6. The new energy vehicle battery temperature control assembly according to claim 5, characterized in that: One end of the connecting pipe (402) is installed on the two vertical sides of the circulation frame (401), and the other end of the connecting pipe (402) is installed inside both sides of the airflow pipe (30). Two sealing blocks (4021) are movably installed inside the connecting pipe (402). A notch is provided in the sealing block (4021), and a second memory metal (4022) is installed in the notch. The opening direction of the notch is towards the circulation frame (401).
7. The new energy vehicle battery temperature control assembly according to claim 1, characterized in that: A battery (50) is detachably installed in the battery compartment (10), and the battery (50) is staggered with the partition (40).

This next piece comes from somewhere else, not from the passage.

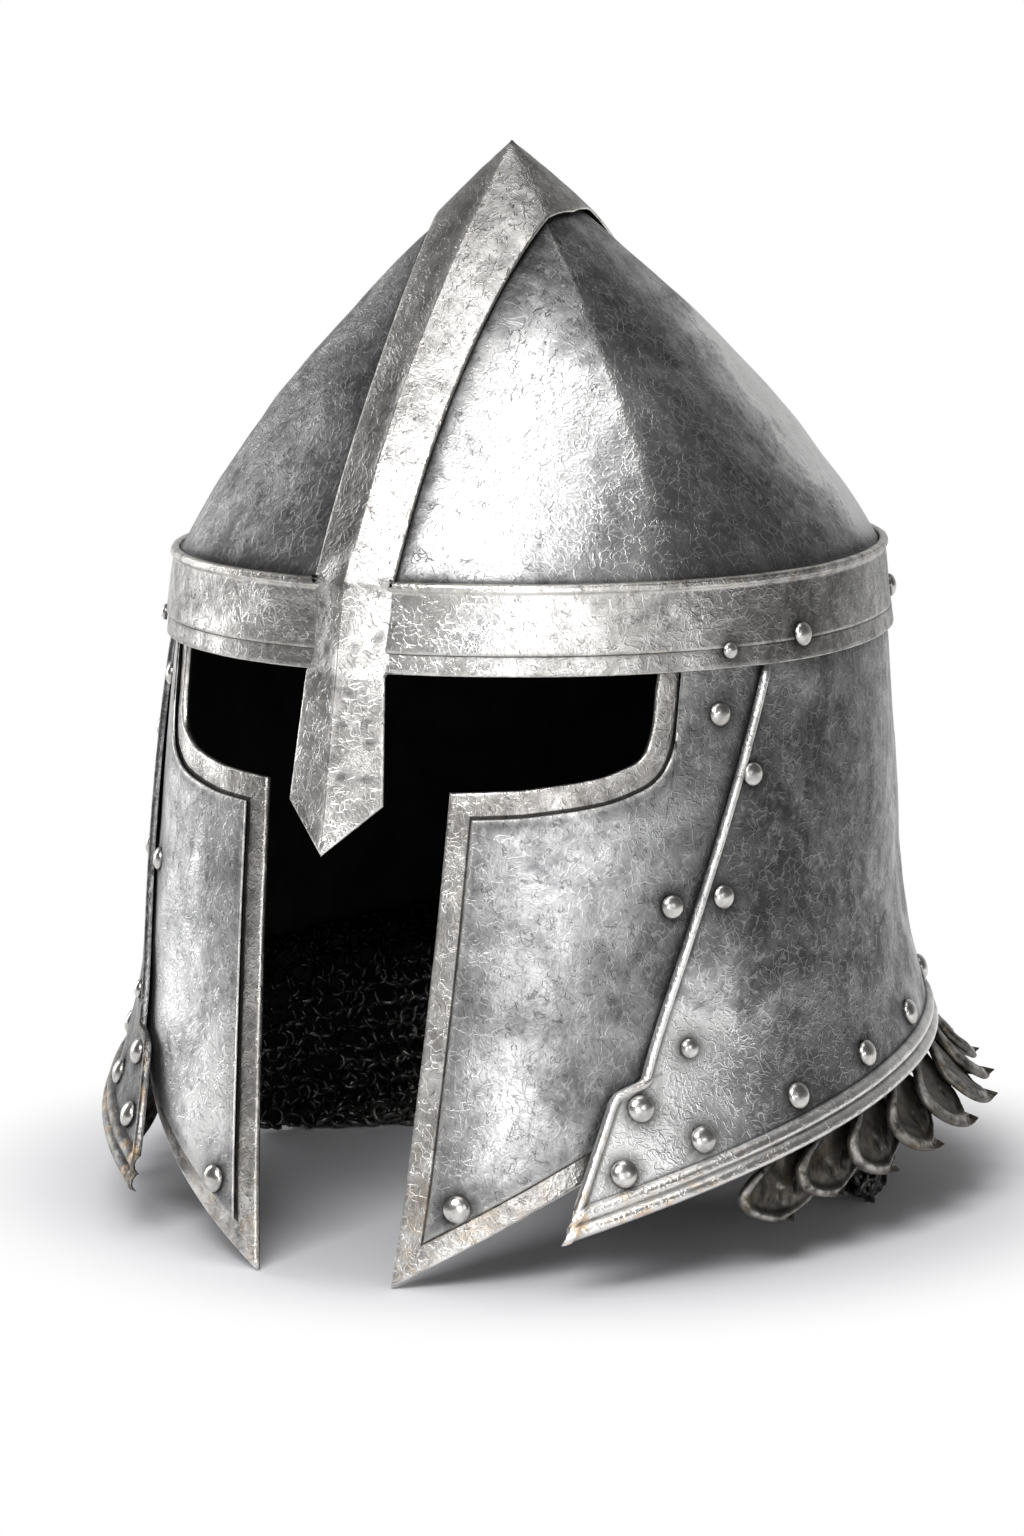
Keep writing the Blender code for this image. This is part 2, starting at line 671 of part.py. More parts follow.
def build_mail(collection, surface, columns=12):
    """Mail hanging inside the back plate and lying inwards on the floor, mirrored."""
    rows = []
    for angle in spread(math.radians(MAIL_FIRST_ANGLE), math.pi, columns + 1):
        section = mail_section(angle)
        length = mail_length_share(angle)
        shares = path_shares(section)
        hung = [along(section, share * length) for share in shares]
        row = [body_point(angle, point.y, point.x) for point in hung]
        if angle == math.pi:
            for point in row:
                point.x = 0.0
        rows.append(row)
    mail = grid_sheet("mail_curtain", rows, collection, surface)
    outward(mail, away_from_axis)
    mirrored(mail)
    solidified(mail, MAIL_WALL)
    return mail


def scale_half_width(v, widest):
    """Half width of a scale at share v of its length: narrow root, round tip."""
    if v < SCALE_NECK_END:
        return widest * SCALE_ROOT_WIDTH
    if v < SCALE_WIDEST:
        opened = math.sin(0.5 * math.pi * (v - SCALE_NECK_END) / (SCALE_WIDEST - SCALE_NECK_END))
        return widest * (SCALE_ROOT_WIDTH + (1 - SCALE_ROOT_WIDTH) * opened)
    return widest * math.sqrt(max(0.0, 1 - ((v - SCALE_WIDEST) / (1 - SCALE_WIDEST)) ** 2.2))


def build_scale(name, middle_degrees, side, collection, surface):
    """One petal-shaped scale, its forward edge lifted over the one in front of it."""
    spacing = (180.0 - SCALE_FIRST_ANGLE) / SCALE_COUNT_PER_SIDE
    widest = 0.5 * SCALE_OVERLAP * math.radians(spacing)
    middle = math.radians(middle_degrees)
    low, high = SPLAY_ANGLES
    turn = min(1.0, max(0.0, (middle_degrees - low) / (high - low)))
    tip_offset = SCALE_SPLAY_FRONT + (SCALE_SPLAY_BACK - SCALE_SPLAY_FRONT) * turn
    nape = middle_degrees == 180.0
    rows = []
    for v in (0.0, SCALE_NECK_END, SCALE_WIDEST, 0.84, 0.98):
        half = scale_half_width(v, widest)
        past_root = max(0.0, v - SCALE_FLAT_END)
        lifted = min(1.0, past_root / SCALE_LIFT_RUN)
        splayed = (past_root / (1 - SCALE_FLAT_END)) ** SCALE_SPLAY_POWER
        out = SCALE_ROOT_OFFSET + (tip_offset - SCALE_ROOT_OFFSET) * splayed
        row = []
        for u in (-1.0, -0.6, 0.0, 0.6, 1.0):
            angle = middle + u * half
            raised = lifted * (NAPE_LIFT if nape else -SCALE_LIFT * u)
            local = middle + (angle - middle) * (1 - v)
            foot = rim_z(min(local, 2 * math.pi - local))
            z = foot + SCALE_ROOT_RISE - v * (SCALE_ROOT_RISE + SCALE_DROP)
            point = body_point(signed(angle), z, out + raised)
            point.x *= side
            row.append(point)
        rows.append(row)
    scale = grid_sheet(name, rows, collection, surface)
    outward(scale, away_from_axis)
    solidified(scale, SCALE_SHEET)
    return scale


def build_scales(collection, surface):
    spacing = (180.0 - SCALE_FIRST_ANGLE) / SCALE_COUNT_PER_SIDE
    scales = []
    for i in range(SCALE_COUNT_PER_SIDE):
        for side, word in ((1, "left"), (-1, "right")):
            name = f"scale_{i + 1}_{word}"
            degrees = SCALE_FIRST_ANGLE + i * spacing
            scales.append(build_scale(name, degrees, side, collection, surface))
    scales.append(build_scale("scale_nape", 180.0, 1, collection, surface))
    return scales


def rivet_mesh(radius, height, surface):
    """A domed head that stands on its flat side."""
    bm = bmesh.new()
    bmesh.ops.create_uvsphere(bm, u_segments=10, v_segments=4, radius=radius)
    under = [vert for vert in bm.verts if vert.co.z < -radius * 0.01]
    bmesh.ops.delete(bm, geom=under, context="VERTS")
    bmesh.ops.scale(bm, vec=(1.0, 1.0, height / radius), verts=bm.verts)
    bmesh.ops.holes_fill(bm, edges=[edge for edge in bm.edges if edge.is_boundary], sides=0)
    bmesh.ops.recalc_face_normals(bm, faces=bm.faces)
    mesh = bpy.data.meshes.new(f"rivet_{radius * 2000:.1f}")
    bm.to_mesh(mesh)
    bm.free()
    mesh.materials.append(surface)
    mesh.shade_smooth()
    mesh.set_sharp_from_angle(angle=math.radians(50))
    return mesh


def seat_on(surface_point, angle, z, rise):
    """Stands a head rise above a surface that is given as a function of angle and height."""
    small = 0.002
    here = surface_point(angle, z)
    across = surface_point(angle + small / UNROLL_RADIUS, z) - here
    up = surface_point(angle, z + small) - here
    normal = across.cross(up).normalized()
    if normal.dot(away_from_axis(here)) < 0:
        normal.negate()
    return Matrix.Translation(here + normal * rise) @ normal.to_track_quat("Z", "Y").to_matrix().to_4x4()


def build_rivets(collection, surface):
    """The heads on the band, the cheek plates and the back plate's front edges."""
    placed = []
    for name, degrees, share, radius in BAND_RIVETS:
        placed.append((name, band_point, degrees, FACE_HEIGHT + share * BAND_HEIGHT, radius))
    for name, degrees, share, radius in CHEEK_RIVETS:
        placed.append((name, body_point, degrees, share * FACE_HEIGHT, radius))
    for name, degrees, share, radius in WING_RIVETS:
        z = WING_TIP_Z + share * (WING_TOP_Z - WING_TIP_Z)
        placed.append((name, back_point, degrees, z, radius))
    for name, share, behind, radius in SEAM_RIVETS:
        z = share * FACE_HEIGHT
        degrees = math.degrees(seam_angle(z) + behind * SEAM_BEAD_WIDTH / UNROLL_RADIUS)
        placed.append((name, back_point, degrees, z, radius))
    meshes = {}
    rivets = []
    for name, surface_point, degrees, z, radius in placed:
        if radius not in meshes:
            meshes[radius] = rivet_mesh(radius, RIVET_DOME * radius, surface)
        for side, word in ((1, "left"), (-1, "right")):
            rivet = bpy.data.objects.new(f"rivet_{name}_{word}", meshes[radius])
            collection.objects.link(rivet)
            angle = side * math.radians(degrees)
            rivet.matrix_world = seat_on(surface_point, angle, z, RIVET_GAP)
            rivets.append(rivet)
    return rivets


def build_rim_rivets(collection, surface):
    """The heads along the rim, closed down into the back plate."""
    head = rivet_mesh(LARGE_HEAD, RIVET_DOME * LARGE_HEAD + RIVET_SEAT, surface)
    bm = bmesh.new()
    for degrees in RIM_RIVET_ANGLES:
        for side in (1, -1):
            angle = side * math.radians(degrees)
            first = len(bm.verts)
            bm.from_mesh(head)
            bm.verts.ensure_lookup_table()
            place = seat_on(back_point, angle, rim_z(angle) + RIM_RIVET_RISE, -RIVET_SEAT)
            bmesh.ops.transform(bm, matrix=place, verts=bm.verts[first:])
    return finish_mesh("rim_rivets", bm, collection, surface)


def new_collection(name):
    made = bpy.data.collections.new(name)
    bpy.context.scene.collection.children.link(made)
    return made


def centre_on_origin(pieces):
    """Stands the helmet with the middle of its footprint at the origin."""
    bpy.context.view_layer.update()
    graph = bpy.context.evaluated_depsgraph_get()
    ys = []
    for piece in pieces:
        evaluated = piece.evaluated_get(graph)
        ys += [(evaluated.matrix_world @ Vector(corner)).y for corner in evaluated.bound_box]
    stand = bpy.data.objects.new("helmet", None)
    bpy.context.scene.collection.objects.link(stand)
    for piece in pieces:
        piece.parent = stand
    stand.location.y = -(min(ys) + max(ys)) / 2


def main():
    for thing in list(bpy.data.objects):
        bpy.data.objects.remove(thing)
    parts = new_collection("medieval_helmet")
    helpers = new_collection("joined_shapes")
    steel = material("worn_steel", STEEL, 0.38, 1.0)
    bright = material("bright_steel", BRIGHT_STEEL, 0.30, 1.0)
    iron = material("dark_iron", DARK_IRON, 0.55, 0.8)
    mail_black = material("black_mail", BLACK_MAIL, 0.60, 0.7)

    pieces = [build_skull(parts, steel)]
    band = build_brow_band(parts, bright)
    strip = build_crest_and_nasal(helpers, bright)
    united(band, strip)
    pieces.append(band)
    pieces.append(build_face_frame(parts, bright))
    for side in (1, -1):
        pieces.append(build_cheek_plate(side, parts, steel))
    back = build_back_plate(parts, steel)
    heads = build_rim_rivets(helpers, bright)
    united(back, heads)
    pieces.append(back)
    pieces.append(build_mail(parts, mail_black))
    pieces += build_scales(parts, iron)
    pieces += build_rivets(parts, bright)
    for helper in (strip, heads):
        helper.hide_render = True
        helper.display_type = "WIRE"
    centre_on_origin(pieces + [strip, heads])


main()
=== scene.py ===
"""Looks of a pointed steel helmet with a riveted back plate, a scale neck guard and mail inside it.

Metres, +Z up. The helmet faces -Y and +X is the wearer's left. Angles go round the head from the front.
"""

import math

import bmesh
import bpy
import numpy as np
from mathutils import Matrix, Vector, noise


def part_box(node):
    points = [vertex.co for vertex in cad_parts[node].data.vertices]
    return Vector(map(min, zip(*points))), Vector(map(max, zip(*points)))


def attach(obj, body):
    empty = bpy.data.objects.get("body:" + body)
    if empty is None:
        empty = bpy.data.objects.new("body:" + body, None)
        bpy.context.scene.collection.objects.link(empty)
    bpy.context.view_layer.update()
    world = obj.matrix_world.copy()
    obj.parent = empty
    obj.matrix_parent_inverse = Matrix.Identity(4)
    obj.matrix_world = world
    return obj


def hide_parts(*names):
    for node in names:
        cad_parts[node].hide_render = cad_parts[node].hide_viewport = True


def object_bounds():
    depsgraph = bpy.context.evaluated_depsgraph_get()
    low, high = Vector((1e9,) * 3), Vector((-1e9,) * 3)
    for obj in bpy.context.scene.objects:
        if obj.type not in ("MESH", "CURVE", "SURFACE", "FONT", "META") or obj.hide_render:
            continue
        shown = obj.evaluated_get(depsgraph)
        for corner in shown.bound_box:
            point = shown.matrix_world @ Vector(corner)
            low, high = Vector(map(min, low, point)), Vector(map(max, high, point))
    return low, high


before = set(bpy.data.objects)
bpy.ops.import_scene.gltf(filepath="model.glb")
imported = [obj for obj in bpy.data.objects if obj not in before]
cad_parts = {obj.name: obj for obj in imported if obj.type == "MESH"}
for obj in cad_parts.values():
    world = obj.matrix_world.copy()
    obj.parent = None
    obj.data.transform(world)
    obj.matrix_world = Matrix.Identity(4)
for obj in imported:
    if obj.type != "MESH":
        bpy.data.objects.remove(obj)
cad_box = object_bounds()

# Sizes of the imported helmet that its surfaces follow
FACE_HEIGHT = 0.1788
BAND_HEIGHT = 0.0268
HALF_WIDTH = 0.1107
FRONT_REACH = 0.1119
BACK_REACH = 0.1419
PLAN_CENTRE_Y = 0.0063
BAND_SHEET = 0.0016
SKULL_SHEET = 0.0015
BACK_SHEET = 0.0014
CHEEK_SHEET = 0.0013
LAYER_GAP = 0.00045
BAND_LEAN = 0.0033
BAND_BEAD = 0.0009
BAND_BEAD_HEIGHT = 0.0032
STRIP_HEIGHT = 0.0060
STRIP_DEPTH = 0.0007
STRIP_END_ANGLE = 68.0
TUCK = 0.0110
SKIRT = 0.0090
CREASE_ANGLES = (0.0, 52.5, 117.5, 180.0)
SKULL_BULGE = 0.41
FACET_DEPTH_BASE = 0.018
FACET_DEPTH_TOP = 0.050
CREST_HALF_WIDTH = 0.0133
CREST_HALF_WIDTH_TOP = 0.0215
CREST_SHEET = 0.0014
CREST_EDGE_RISE = 0.0030
CREST_RIDGE_RISE = 0.0052
CREST_FOOT_RISE = 0.0036
CREST_FOOT_HEIGHT = 0.0120
NASAL_LENGTH = 0.0521
NASAL_POINT_HEIGHT = 0.0146
NASAL_HALF_WIDTH = 0.0158
NASAL_SLOPE = 0.19
NASAL_RIDGE = 0.0067
NASAL_STAND_OFF = 0.0006
SPREAD_SIDE = 0.0129
SPREAD_FRONT = 0.0258
SPREAD_BACK = 0.0047
CHEEK_TIP_ANGLE = 11.1
CHEEK_TIP_Z = 0.0003
EYE_SIDE_ANGLE = 49.8
EYE_EDGE = (
    (1.0, 0.997),
    (0.990, 0.966),
    (0.976, 0.910),
    (0.940, 0.862),
    (0.874, 0.843),
    (0.771, 0.828),
    (0.556, 0.814),
    (0.331, 0.809),
)
CHEEK_FRONT_EDGE = ((15.3, 0.574), (14.0, 0.371), (12.7, 0.180))
CHEEK_LAP_ANGLE = 52.0
CHEEK_LAP_Z = 0.0461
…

8. A control method for a new energy vehicle battery temperature control assembly according to any one of claims 1-7, characterized in that: It also includes a water tank, water pump, compressor, heating module, cooling module, and switching module; The water pump draws coolant from the water tank and sends it through pipes to the bottom of the battery compartment. After circulating through an S-shaped loop at the bottom of the battery compartment, it then re-enters the water tank through a pipe. When the vehicle is started, the heating wires of the heating module are activated to heat the battery before the coolant enters the battery compartment, thus preheating the battery. After the vehicle has been running for a certain period of time, the heating module turns off, the coolant absorbs the heat inside the battery compartment, the compressor starts, the compressor cools, and cold air enters the cooling module to cool the coolant that has absorbed heat, and then flows back into the water tank. The airflow inside the battery compartment is cooled, the switching module is activated, and the channel connected to the cold air interface (302) is opened, so that the cold air from the compressor enters the airflow duct (30).